We conducted a retrospective observational study at an Australian level 1 trauma centre using prospectively maintained trauma registries. Adult major trauma patients (≥ 16 years, Injury Severity Score ≥ 13) meeting institutional shocked trauma activation criteria between December 2022 and December 2024 were included. Resource utilisation, blood product transfusion, operative and endovascular interventions, procedural timing, and critical care outcomes were described. Comparisons were performed between shocked patients requiring urgent surgical or endovascular intervention and those managed without urgent procedures.

Results

Of 3667 major trauma patients, 324 (8.8%) met shocked trauma criteria, and 138 (42.6% of shocked patients) underwent urgent surgical or endovascular intervention.
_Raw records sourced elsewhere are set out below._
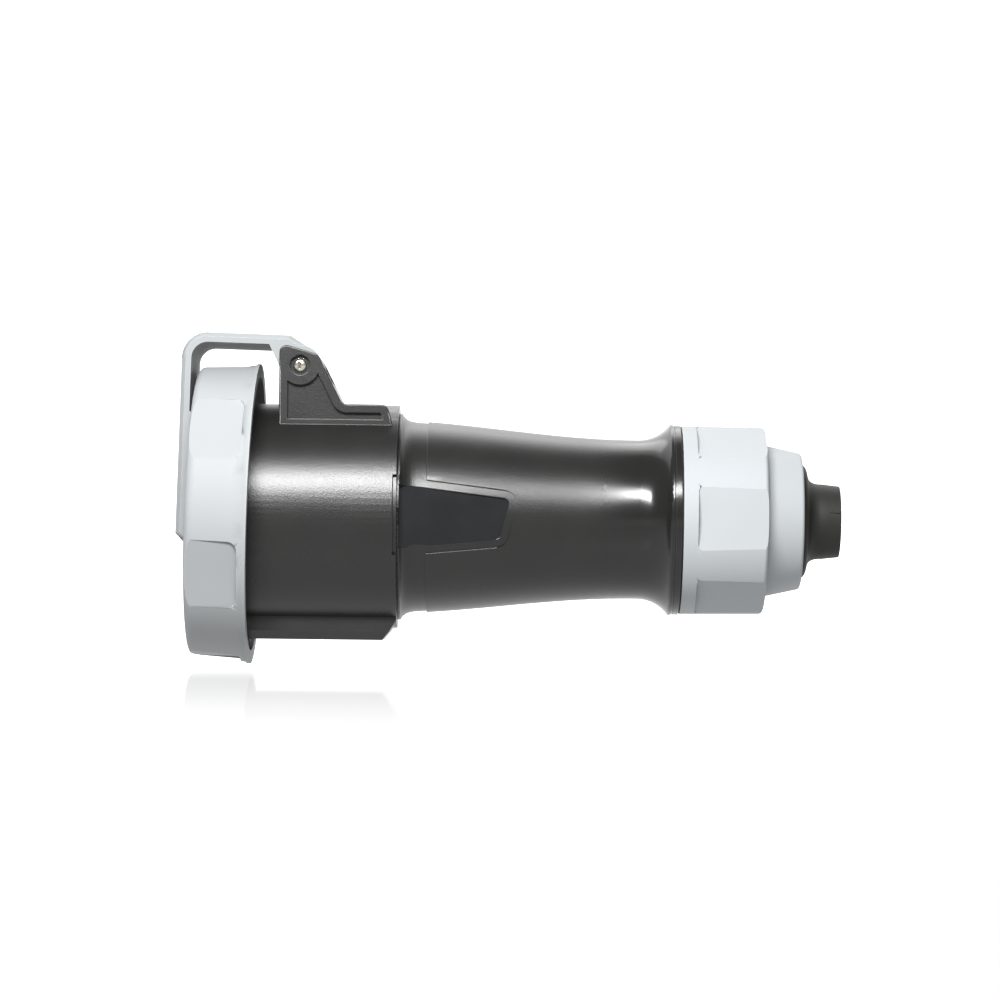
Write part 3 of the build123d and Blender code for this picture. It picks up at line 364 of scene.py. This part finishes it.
def flat_faces(mesh):
    """The faces that lie in a large flat area."""
    def plane(face):
        return (*(round(c, 3) for c in face.normal), round(face.normal.dot(face.center) / FLAT_OFFSET))

    areas = {}
    for face in mesh.polygons:
        areas[plane(face)] = areas.get(plane(face), 0) + face.area
    return {face.index for face in mesh.polygons if areas[plane(face)] > FLAT_AREA}


def true_shading(piece, point, axis):
    """Gives the flat faces and those turned about an axis the directions that the real ones have."""
    mesh = piece.data
    axis = Vector(axis)
    arms = [corner.co - Vector(point) for corner in mesh.vertices]
    outward = [(arm - arm.dot(axis) * axis).normalized() for arm in arms]
    normals = [Vector(corner.vector) for corner in mesh.corner_normals]
    keys = [(loop.vertex_index, tuple(round(c, 4) for c in normals[loop.index])) for loop in mesh.loops]
    flat = flat_faces(mesh)
    leans = {}
    rounded = []
    for face in mesh.polygons:
        along = face.normal.dot(axis)
        across = face.normal - along * axis
        radial = [across.dot(outward[vertex]) for vertex in face.vertices]
        rise = [along * arms[v].dot(axis) + radial[0] * arms[v].dot(outward[v]) for v in face.vertices]
        round_about = across.length > 0.2 and min(abs(part) for part in radial) > TURNED_COS * across.length
        if round_about and max(rise) - min(rise) < FLAT_RISE:
            lean = face.area * Vector((along, across.length if radial[0] > 0 else -across.length))
            for loop in face.loop_indices:
                leans[keys[loop]] = leans.get(keys[loop], Vector((0, 0))) + lean
        elif face.index in flat:
            for loop in face.loop_indices:
                normals[loop] = Vector(face.normal)
            continue
        rounded.extend(face.loop_indices)
    for loop in rounded:
        if keys[loop] in leans:
            along, across = leans[keys[loop]].normalized()
            normals[loop] = along * axis + across * outward[keys[loop][0]]
    mesh.normals_split_custom_set(normals)
    print(piece.name, "flat faces:", len(flat), "of", len(mesh.polygons))


def stand_for(piece, node, material):
    """The piece takes a node's place, with a material of its own."""
    piece.data.materials.clear()
    piece.data.materials.append(material)
    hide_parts(node)
    dressed[node] = piece


def dress(node, material, turned_about=None):
    piece = merged_copy(node)
    smooth(piece)
    if turned_about:
        true_shading(piece, *turned_about)
    stand_for(piece, node, material)
    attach(piece, BODY_OF[node])
    return piece


dress("collar", collar_black, MAIN_AXIS)
dress("rear_housing", handle_black, MAIN_AXIS)
dress("lid", lid_grey, LID_AXIS)
dress("locking_ring", ring_grey, LID_AXIS)
dress("gland_nut", nut_grey, MAIN_AXIS)
dress("contact_carrier", carrier_dark)
for contact in ("contact_line_1", "contact_line_2", "contact_line_3", "contact_earth", "contact_pilot"):
    dress(contact, brass)
dress("terminal_screws", plated_steel)
dress("carrier_screws", plated_steel)
dress("hinge_pin", plated_steel)
dress("ring_clip", spring_wire)
dress("lid_gasket", seal_rubber)
dress("housing_seal", seal_rubber)
dress("nut_seal", seal_rubber)
dress("gland_bush", bush_rubber, MAIN_AXIS)
dress("clamp_collet", natural_plastic)
dress("slip_washer", natural_plastic)
print("dressed:", len(dressed), "pieces")

# %% [markdown]
# The lid's spring has one leg on the collar and the other in the lid's arm, and its coil lies
# along the hinge's axis. Its copy is merged, shaded smoothly and given the spring wire's finish,
# and its place is baked into its mesh.

# %% The lid's spring
hinge_place = Vector(joints["lid_hinge"]["pos_m"])
spring = merged_copy("lid_spring")
smooth(spring, 40)
stand_for(spring, "lid_spring", spring_wire)
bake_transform(spring)

# %% [markdown]
# The screws at the hinge have round heads with a cross recess. A head is a profile that is
# turned about its axis by a Screw modifier, and the recess is cut by two tapered blades with
# Boolean modifiers. Both screws come from one function, which is told which way they look.

# %% Screws with a cross recess
HEAD_R = 2.82 * MM
HEAD_T = 1.48 * MM
SHANK_R = 1.45 * MM
SHANK_LENGTH = 8.0 * MM
DOME_POWER = 0.7
HEAD_RIM = 0.3 * HEAD_T
HEAD_SINK = 0.02 * MM
BLADE_LENGTH = 3.3 * MM
BLADE_WIDTH = 0.8 * MM
BLADE_DEPTH = 1.15 * MM
BLADE_TIP = 0.62  # the tip's width as a share of the width at the head's top


def turned(name, points, steps=64, pitch=0.0, turns=1):
    """Turns a line of (along, radius) points about X, and forwards too if it has a pitch."""
    mesh = bpy.data.meshes.new(name)
    mesh.from_pydata([(a, 0, r) for a, r in points], [(n, n + 1) for n in range(len(points) - 1)], [])
    piece = bpy.data.objects.new(name, mesh)
    bpy.context.scene.collection.objects.link(piece)
    only(piece)
    screw = piece.modifiers.new("screw", "SCREW")
    screw.axis = "X"
    screw.steps = screw.render_steps = steps
    screw.screw_offset = pitch
    screw.iterations = turns
    screw.use_merge_vertices = pitch == 0
    screw.merge_threshold = 0.001 * MM
    bpy.ops.object.modifier_apply(modifier=screw.name)
    bpy.ops.object.mode_set(mode="EDIT")
    bpy.ops.mesh.select_all(action="SELECT")
    bpy.ops.mesh.normals_make_consistent(inside=False)
    bpy.ops.object.mode_set(mode="OBJECT")
    return piece


def cut(piece, tool):
    """Cuts the tool's shape out of the piece and throws the tool away."""
    only(piece)
    boolean = piece.modifiers.new("cut", "BOOLEAN")
    boolean.operation = "DIFFERENCE"
    boolean.solver = "EXACT"
    boolean.object = tool
    bpy.ops.object.modifier_apply(modifier=boolean.name)
    bpy.data.objects.remove(tool)


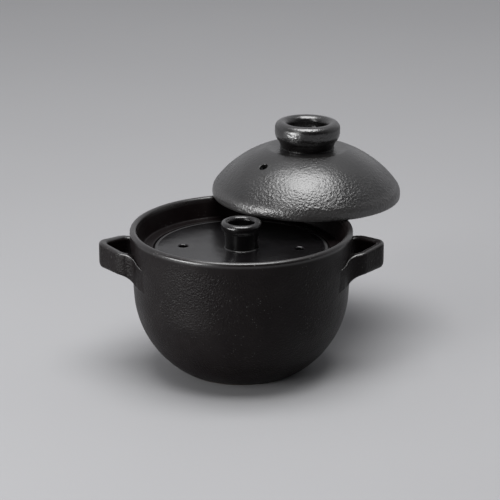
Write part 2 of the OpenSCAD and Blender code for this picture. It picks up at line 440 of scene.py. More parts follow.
def pot_outline():
    """From the axis under the foot up the outside, over the lip and down to the cavity's floor."""
    belly_c = polar(WALL_LOW, -BELLY_R, -WALL_LEAN)
    cavity_r = BELLY_R - WALL_T
    low = math.degrees(math.asin((FOOT_H - belly_c[1]) / BELLY_R))
    floor = math.degrees(math.asin((FLOOR_Z - belly_c[1]) / cavity_r))
    foot = [(0, 0), (FOOT_R, 0), (FOOT_R, FOOT_H)]
    belly = arc(belly_c, BELLY_R, low, -WALL_LEAN)
    lip = arc(LIP, LIP_R, -WALL_LEAN, 180 - COLLAR_LEAN)
    seats = [(SEAT_R, SEAT_Z), (RECESS_R, SEAT_Z), (RECESS_R, LEDGE_Z), (LEDGE_R, LEDGE_Z)]
    under_ledge = [(LEDGE_R, LEDGE_LOW), (wall_r(RUN_LOW) - WALL_T, RUN_LOW)]
    cavity = under_ledge + arc(belly_c, cavity_r, -WALL_LEAN, floor) + [(0, FLOOR_Z)]
    parts = [(foot, POT_ROWS["foot"]),
             (foot[-1:] + belly + lip[:1], POT_ROWS["wall"]),
             (lip, POT_ROWS["lip"]),
             (lip[-1:] + seats, POT_ROWS["seats"]),
             (seats[-1:] + cavity, POT_ROWS["cavity"])]
    return joined(parts, EASE["pot"])


def pot_mask(points):
    """Crinkles cover the outside below the lip and fade out at the foot."""
    r = np.hypot(points[:, 0], points[:, 1])
    z = points[:, 2]
    wall = fade(r - CRINKLED_LEAN * z, *CRINKLED_WALL_R)
    belly = fade(r, *CRINKLED_BELLY_R)
    outside = np.where(z > CRINKLED_SPLIT_Z, wall, belly)
    in_curve = np.hypot(r - CAVITY_C[0], z - CAVITY_C[1]) < CAVITY_R
    in_cavity = in_curve & (z <= CAVITY_TOP)
    up_from_foot = fade(z, *CRINKLED_FOOT_Z)
    below_lip = 1 - LIP_SMOOTHER * fade(z, *SMOOTH_LIP_Z)
    return outside * ~in_cavity * up_from_foot * below_lip


def pot_shell():
    """The body with its lip, seats and cavity."""
    obj = lathe("pot_shell", pot_outline(), AROUND["pot"])
    roughen(obj, pot_mask, **POT_RELIEF)
    return obj


# Handles

# Pieces in a bend, a straight, a flare and its tail, and points in a corner and along the
# sides of a strap's section
BEND_PIECES = 14
LINE_POINTS = 22
FLARE_PIECES = 24
TAIL_PIECES = 14
CORNER_POINTS = 7
SIDE_POINTS = (24, 4, 24, 4)


def flare_centre(z):
    """Centre of a flare's circle at a height, touching the wall and the loop's shoulder."""
    a = wall_r(z) + FLARE_R
    b = SIDE_R + FLARE_R
    d = math.hypot(*SIDE_C)
    u = (a * a - b * b + d * d) / (2 * d)
    h = math.sqrt(a * a - u * u)
    return ((u * SIDE_C[0] - h * SIDE_C[1]) / d, (u * SIDE_C[1] + h * SIDE_C[0]) / d)


def bend(centre, radius, start, end):
    """An arc in a set number of pieces, so that a strap has the same rows at every height."""
    return [polar(centre, radius, start + (end - start) * i / BEND_PIECES)
            for i in range(BEND_PIECES + 1)]


def loop_side(thinner, out, to_flare):
    """Half of the loop in plan from its tip to its flare, on the outside or a thickness in."""
    tip = bend((TIP_X, 0), TIP_R - thinner, 0, out)
    side = bend(SIDE_C, SIDE_R - thinner, out, to_flare)
    return tip + np.linspace(tip[-1], side[0], LINE_POINTS)[1:-1].tolist() + side


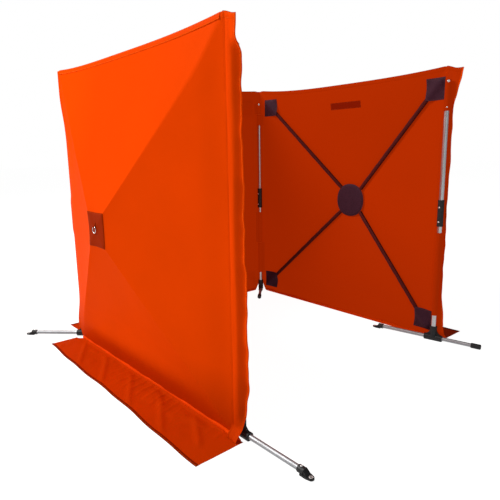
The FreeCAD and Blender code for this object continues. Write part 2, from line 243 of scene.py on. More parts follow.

These patients demonstrated substantial operative complexity; 37.7% required combined multispecialty interventions with 74.6% undergoing two or more operations within the first seven days. Median time to index urgent intervention was 150 min, and two-thirds of urgent surgical procedures occurred out-of-hours. ICU admission was near universal (94.9%) among patients requiring urgent intervention, with longer ICU LOS (median 8.0 days). Although median transfusion volumes were modest, marked heterogeneity in blood product utilisation was observed. High-volume transfusion (≥ 10 units PRBC within 24 h) occurred more frequently among patients requiring urgent intervention compared with those managed without urgent procedures (25.4% vs. 8.1%, p < 0.001).

Conclusions

In a trauma system where blunt polytrauma predominates, patients with traumatic shock requiring urgent surgical or endovascular intervention represent a small but disproportionately resource-intensive cohort. Care is frequently iterative, multispecialty, and delivered out-of-hours, with substantial transfusion and critical care requirements. These findings highlight the need for sustained 24/7 trauma system capability and may inform future strategies for early risk stratification and resource planning in Australian trauma centres.